# Given data

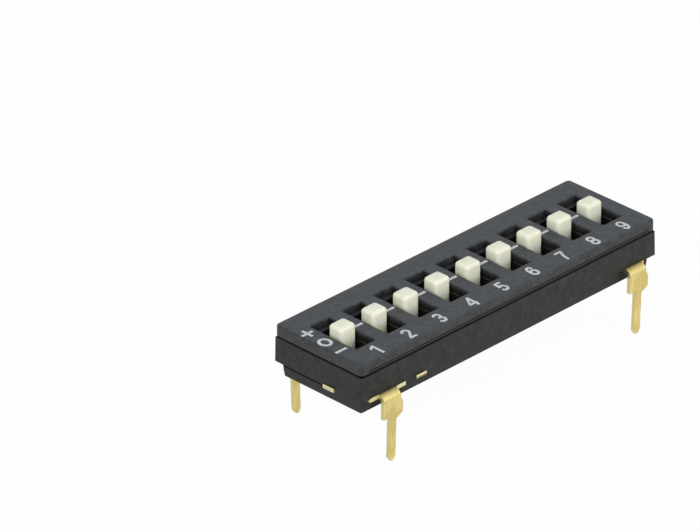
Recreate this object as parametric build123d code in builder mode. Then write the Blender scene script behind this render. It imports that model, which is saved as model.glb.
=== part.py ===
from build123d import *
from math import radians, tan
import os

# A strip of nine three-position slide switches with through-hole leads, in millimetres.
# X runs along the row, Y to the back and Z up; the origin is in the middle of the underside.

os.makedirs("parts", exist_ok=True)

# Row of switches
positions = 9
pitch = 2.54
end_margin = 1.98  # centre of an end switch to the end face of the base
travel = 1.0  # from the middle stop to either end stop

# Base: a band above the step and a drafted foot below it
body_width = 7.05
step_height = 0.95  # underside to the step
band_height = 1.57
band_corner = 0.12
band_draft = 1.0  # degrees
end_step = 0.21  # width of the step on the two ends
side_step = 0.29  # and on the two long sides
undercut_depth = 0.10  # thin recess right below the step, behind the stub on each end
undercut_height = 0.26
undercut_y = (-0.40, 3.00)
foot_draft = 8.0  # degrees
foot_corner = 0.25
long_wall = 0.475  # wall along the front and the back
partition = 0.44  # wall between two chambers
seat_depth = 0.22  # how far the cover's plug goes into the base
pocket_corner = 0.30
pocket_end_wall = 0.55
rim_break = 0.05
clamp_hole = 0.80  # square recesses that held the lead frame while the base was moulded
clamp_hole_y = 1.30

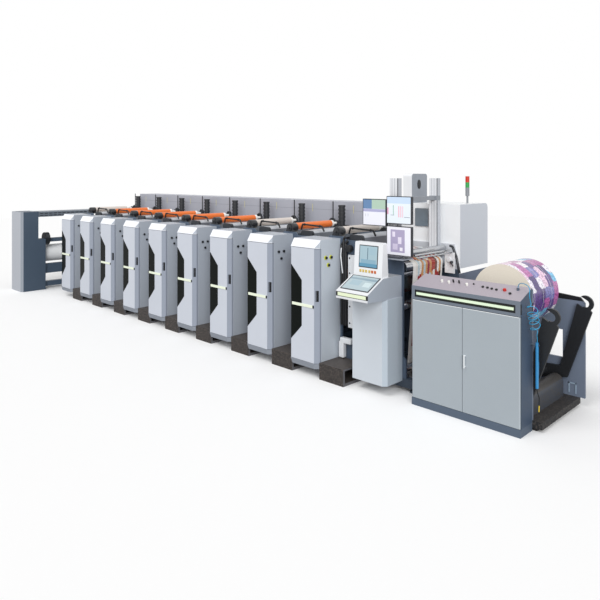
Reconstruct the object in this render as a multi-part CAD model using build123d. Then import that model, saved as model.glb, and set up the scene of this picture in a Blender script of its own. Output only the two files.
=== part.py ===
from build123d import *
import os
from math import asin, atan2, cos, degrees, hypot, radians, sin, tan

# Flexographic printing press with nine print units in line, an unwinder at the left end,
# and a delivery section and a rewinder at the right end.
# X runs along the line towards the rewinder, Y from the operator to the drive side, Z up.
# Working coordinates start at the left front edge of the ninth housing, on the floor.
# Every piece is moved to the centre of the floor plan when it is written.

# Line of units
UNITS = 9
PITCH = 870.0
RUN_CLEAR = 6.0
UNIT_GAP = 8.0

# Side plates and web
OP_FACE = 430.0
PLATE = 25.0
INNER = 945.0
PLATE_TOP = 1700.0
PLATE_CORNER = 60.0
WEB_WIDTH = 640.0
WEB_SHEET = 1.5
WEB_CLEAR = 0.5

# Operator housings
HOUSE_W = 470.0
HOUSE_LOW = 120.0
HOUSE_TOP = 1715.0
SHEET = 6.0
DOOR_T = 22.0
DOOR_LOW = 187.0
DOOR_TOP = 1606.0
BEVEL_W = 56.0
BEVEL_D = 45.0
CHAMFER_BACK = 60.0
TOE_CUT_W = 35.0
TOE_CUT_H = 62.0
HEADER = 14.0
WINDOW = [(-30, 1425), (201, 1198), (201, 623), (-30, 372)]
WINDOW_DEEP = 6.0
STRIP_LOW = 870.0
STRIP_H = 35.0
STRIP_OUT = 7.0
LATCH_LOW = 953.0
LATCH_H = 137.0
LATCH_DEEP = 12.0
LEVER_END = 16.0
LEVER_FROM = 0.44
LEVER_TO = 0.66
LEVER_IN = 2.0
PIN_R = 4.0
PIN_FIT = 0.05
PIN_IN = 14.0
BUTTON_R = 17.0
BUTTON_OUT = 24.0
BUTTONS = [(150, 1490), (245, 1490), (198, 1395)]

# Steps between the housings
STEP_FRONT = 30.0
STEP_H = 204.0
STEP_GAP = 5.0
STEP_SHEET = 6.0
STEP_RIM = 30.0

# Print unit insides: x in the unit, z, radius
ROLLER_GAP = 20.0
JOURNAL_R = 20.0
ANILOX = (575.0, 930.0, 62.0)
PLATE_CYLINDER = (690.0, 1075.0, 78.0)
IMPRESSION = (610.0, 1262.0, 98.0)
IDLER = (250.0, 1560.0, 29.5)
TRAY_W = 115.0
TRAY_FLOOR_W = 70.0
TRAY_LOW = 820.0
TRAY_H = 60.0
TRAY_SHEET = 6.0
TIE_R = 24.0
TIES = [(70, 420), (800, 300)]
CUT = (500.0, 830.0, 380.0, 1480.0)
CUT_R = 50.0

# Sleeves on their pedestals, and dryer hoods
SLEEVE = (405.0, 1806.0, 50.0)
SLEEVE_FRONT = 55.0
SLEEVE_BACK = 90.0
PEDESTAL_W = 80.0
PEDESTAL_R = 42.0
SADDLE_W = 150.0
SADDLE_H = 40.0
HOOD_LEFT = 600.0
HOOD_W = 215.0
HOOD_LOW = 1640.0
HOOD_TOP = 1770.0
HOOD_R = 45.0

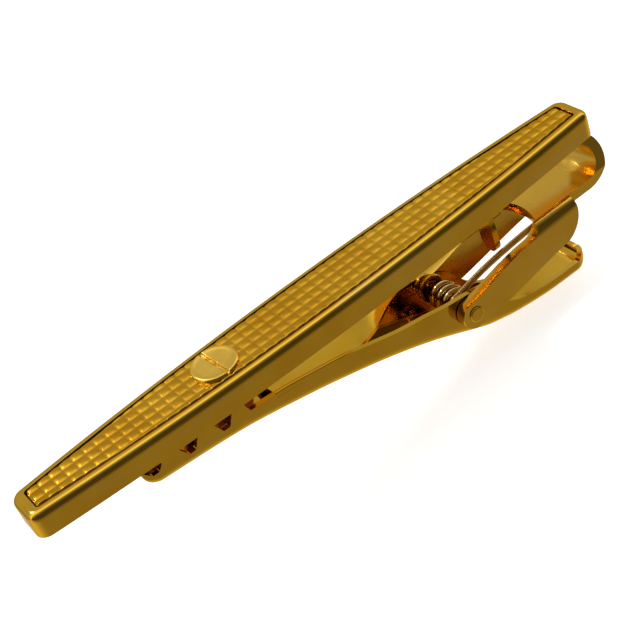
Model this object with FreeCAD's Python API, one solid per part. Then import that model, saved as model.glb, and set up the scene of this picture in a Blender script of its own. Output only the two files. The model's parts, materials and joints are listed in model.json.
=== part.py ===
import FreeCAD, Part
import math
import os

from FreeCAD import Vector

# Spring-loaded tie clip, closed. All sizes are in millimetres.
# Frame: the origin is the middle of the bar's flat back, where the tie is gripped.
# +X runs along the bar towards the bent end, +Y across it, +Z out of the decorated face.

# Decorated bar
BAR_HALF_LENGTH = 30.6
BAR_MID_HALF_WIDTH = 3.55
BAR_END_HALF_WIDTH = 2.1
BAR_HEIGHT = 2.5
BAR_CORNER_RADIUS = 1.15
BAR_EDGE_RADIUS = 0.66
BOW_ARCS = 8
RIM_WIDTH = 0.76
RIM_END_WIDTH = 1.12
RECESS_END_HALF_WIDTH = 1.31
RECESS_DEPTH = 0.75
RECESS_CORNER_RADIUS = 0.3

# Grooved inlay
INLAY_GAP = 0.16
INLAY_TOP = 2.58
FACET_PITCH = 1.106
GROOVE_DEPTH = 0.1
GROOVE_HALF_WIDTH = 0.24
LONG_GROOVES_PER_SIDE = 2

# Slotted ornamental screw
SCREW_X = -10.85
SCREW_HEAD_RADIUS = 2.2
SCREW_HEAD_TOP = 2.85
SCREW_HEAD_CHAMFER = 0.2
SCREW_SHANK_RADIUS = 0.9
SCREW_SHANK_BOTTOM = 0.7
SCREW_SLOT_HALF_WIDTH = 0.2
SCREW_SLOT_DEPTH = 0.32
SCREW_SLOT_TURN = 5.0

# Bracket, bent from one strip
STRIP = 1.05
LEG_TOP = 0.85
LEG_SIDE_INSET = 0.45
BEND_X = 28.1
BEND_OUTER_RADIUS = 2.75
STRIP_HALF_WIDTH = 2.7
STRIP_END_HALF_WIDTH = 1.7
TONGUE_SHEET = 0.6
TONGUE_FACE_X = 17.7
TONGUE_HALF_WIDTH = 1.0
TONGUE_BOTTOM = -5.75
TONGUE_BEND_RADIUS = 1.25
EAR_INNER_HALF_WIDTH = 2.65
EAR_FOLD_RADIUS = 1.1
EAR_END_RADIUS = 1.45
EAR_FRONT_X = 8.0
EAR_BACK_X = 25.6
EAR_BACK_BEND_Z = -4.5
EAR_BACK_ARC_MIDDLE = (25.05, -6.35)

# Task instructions
Return each line of the records above exactly as it reads.

# Complete output
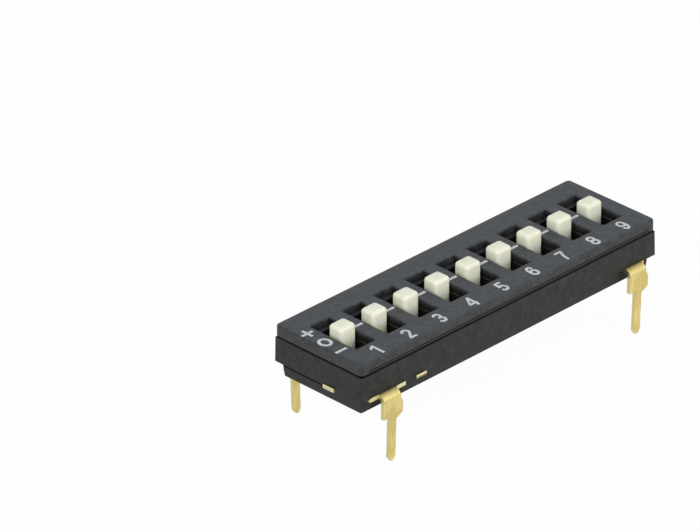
Recreate this object as parametric build123d code in builder mode. Then write the Blender scene script behind this render. It imports that model, which is saved as model.glb.
=== part.py ===
from build123d import *
from math import radians, tan
import os

# A strip of nine three-position slide switches with through-hole leads, in millimetres.
# X runs along the row, Y to the back and Z up; the origin is in the middle of the underside.

os.makedirs("parts", exist_ok=True)

# Row of switches
positions = 9
pitch = 2.54
end_margin = 1.98  # centre of an end switch to the end face of the base
travel = 1.0  # from the middle stop to either end stop

# Base: a band above the step and a drafted foot below it
body_width = 7.05
step_height = 0.95  # underside to the step
band_height = 1.57
band_corner = 0.12
band_draft = 1.0  # degrees
end_step = 0.21  # width of the step on the two ends
side_step = 0.29  # and on the two long sides
undercut_depth = 0.10  # thin recess right below the step, behind the stub on each end
undercut_height = 0.26
undercut_y = (-0.40, 3.00)
foot_draft = 8.0  # degrees
foot_corner = 0.25
long_wall = 0.475  # wall along the front and the back
partition = 0.44  # wall between two chambers
seat_depth = 0.22  # how far the cover's plug goes into the base
pocket_corner = 0.30
pocket_end_wall = 0.55
rim_break = 0.05
clamp_hole = 0.80  # square recesses that held the lead frame while the base was moulded
clamp_hole_y = 1.30

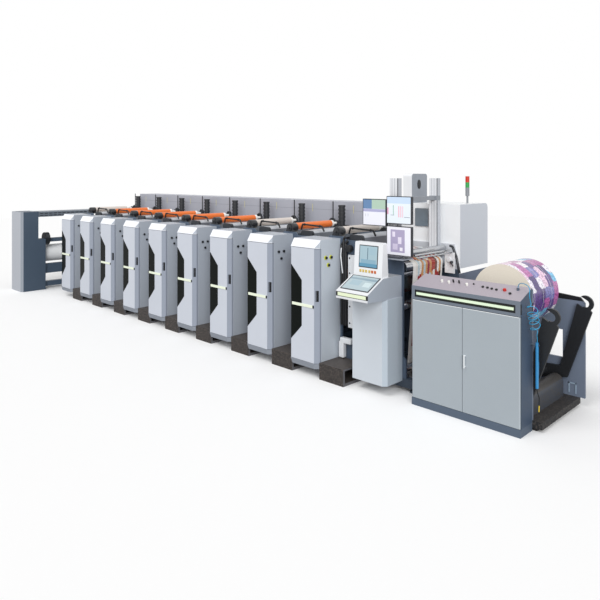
Reconstruct the object in this render as a multi-part CAD model using build123d. Then import that model, saved as model.glb, and set up the scene of this picture in a Blender script of its own. Output only the two files.
=== part.py ===
from build123d import *
import os
from math import asin, atan2, cos, degrees, hypot, radians, sin, tan

# Flexographic printing press with nine print units in line, an unwinder at the left end,
# and a delivery section and a rewinder at the right end.
# X runs along the line towards the rewinder, Y from the operator to the drive side, Z up.
# Working coordinates start at the left front edge of the ninth housing, on the floor.
# Every piece is moved to the centre of the floor plan when it is written.

# Line of units
UNITS = 9
PITCH = 870.0
RUN_CLEAR = 6.0
UNIT_GAP = 8.0

# Side plates and web
OP_FACE = 430.0
PLATE = 25.0
INNER = 945.0
PLATE_TOP = 1700.0
PLATE_CORNER = 60.0
WEB_WIDTH = 640.0
WEB_SHEET = 1.5
WEB_CLEAR = 0.5

# Operator housings
HOUSE_W = 470.0
HOUSE_LOW = 120.0
HOUSE_TOP = 1715.0
SHEET = 6.0
DOOR_T = 22.0
DOOR_LOW = 187.0
DOOR_TOP = 1606.0
BEVEL_W = 56.0
BEVEL_D = 45.0
CHAMFER_BACK = 60.0
TOE_CUT_W = 35.0
TOE_CUT_H = 62.0
HEADER = 14.0
WINDOW = [(-30, 1425), (201, 1198), (201, 623), (-30, 372)]
WINDOW_DEEP = 6.0
STRIP_LOW = 870.0
STRIP_H = 35.0
STRIP_OUT = 7.0
LATCH_LOW = 953.0
LATCH_H = 137.0
LATCH_DEEP = 12.0
LEVER_END = 16.0
LEVER_FROM = 0.44
LEVER_TO = 0.66
LEVER_IN = 2.0
PIN_R = 4.0
PIN_FIT = 0.05
PIN_IN = 14.0
BUTTON_R = 17.0
BUTTON_OUT = 24.0
BUTTONS = [(150, 1490), (245, 1490), (198, 1395)]

# Steps between the housings
STEP_FRONT = 30.0
STEP_H = 204.0
STEP_GAP = 5.0
STEP_SHEET = 6.0
STEP_RIM = 30.0

# Print unit insides: x in the unit, z, radius
ROLLER_GAP = 20.0
JOURNAL_R = 20.0
ANILOX = (575.0, 930.0, 62.0)
PLATE_CYLINDER = (690.0, 1075.0, 78.0)
IMPRESSION = (610.0, 1262.0, 98.0)
IDLER = (250.0, 1560.0, 29.5)
TRAY_W = 115.0
TRAY_FLOOR_W = 70.0
TRAY_LOW = 820.0
TRAY_H = 60.0
TRAY_SHEET = 6.0
TIE_R = 24.0
TIES = [(70, 420), (800, 300)]
CUT = (500.0, 830.0, 380.0, 1480.0)
CUT_R = 50.0

# Sleeves on their pedestals, and dryer hoods
SLEEVE = (405.0, 1806.0, 50.0)
SLEEVE_FRONT = 55.0
SLEEVE_BACK = 90.0
PEDESTAL_W = 80.0
PEDESTAL_R = 42.0
SADDLE_W = 150.0
SADDLE_H = 40.0
HOOD_LEFT = 600.0
HOOD_W = 215.0
HOOD_LOW = 1640.0
HOOD_TOP = 1770.0
HOOD_R = 45.0

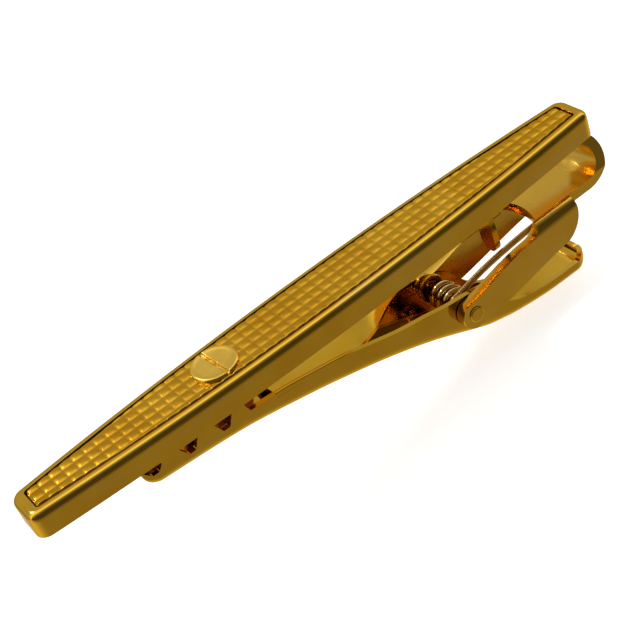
Model this object with FreeCAD's Python API, one solid per part. Then import that model, saved as model.glb, and set up the scene of this picture in a Blender script of its own. Output only the two files. The model's parts, materials and joints are listed in model.json.
=== part.py ===
import FreeCAD, Part
import math
import os

from FreeCAD import Vector

# Spring-loaded tie clip, closed. All sizes are in millimetres.
# Frame: the origin is the middle of the bar's flat back, where the tie is gripped.
# +X runs along the bar towards the bent end, +Y across it, +Z out of the decorated face.

# Decorated bar
BAR_HALF_LENGTH = 30.6
BAR_MID_HALF_WIDTH = 3.55
BAR_END_HALF_WIDTH = 2.1
BAR_HEIGHT = 2.5
BAR_CORNER_RADIUS = 1.15
BAR_EDGE_RADIUS = 0.66
BOW_ARCS = 8
RIM_WIDTH = 0.76
RIM_END_WIDTH = 1.12
RECESS_END_HALF_WIDTH = 1.31
RECESS_DEPTH = 0.75
RECESS_CORNER_RADIUS = 0.3

# Grooved inlay
INLAY_GAP = 0.16
INLAY_TOP = 2.58
FACET_PITCH = 1.106
GROOVE_DEPTH = 0.1
GROOVE_HALF_WIDTH = 0.24
LONG_GROOVES_PER_SIDE = 2

# Slotted ornamental screw
SCREW_X = -10.85
SCREW_HEAD_RADIUS = 2.2
SCREW_HEAD_TOP = 2.85
SCREW_HEAD_CHAMFER = 0.2
SCREW_SHANK_RADIUS = 0.9
SCREW_SHANK_BOTTOM = 0.7
SCREW_SLOT_HALF_WIDTH = 0.2
SCREW_SLOT_DEPTH = 0.32
SCREW_SLOT_TURN = 5.0

# Bracket, bent from one strip
STRIP = 1.05
LEG_TOP = 0.85
LEG_SIDE_INSET = 0.45
BEND_X = 28.1
BEND_OUTER_RADIUS = 2.75
STRIP_HALF_WIDTH = 2.7
STRIP_END_HALF_WIDTH = 1.7
TONGUE_SHEET = 0.6
TONGUE_FACE_X = 17.7
TONGUE_HALF_WIDTH = 1.0
TONGUE_BOTTOM = -5.75
TONGUE_BEND_RADIUS = 1.25
EAR_INNER_HALF_WIDTH = 2.65
EAR_FOLD_RADIUS = 1.1
EAR_END_RADIUS = 1.45
EAR_FRONT_X = 8.0
EAR_BACK_X = 25.6
EAR_BACK_BEND_Z = -4.5
EAR_BACK_ARC_MIDDLE = (25.05, -6.35)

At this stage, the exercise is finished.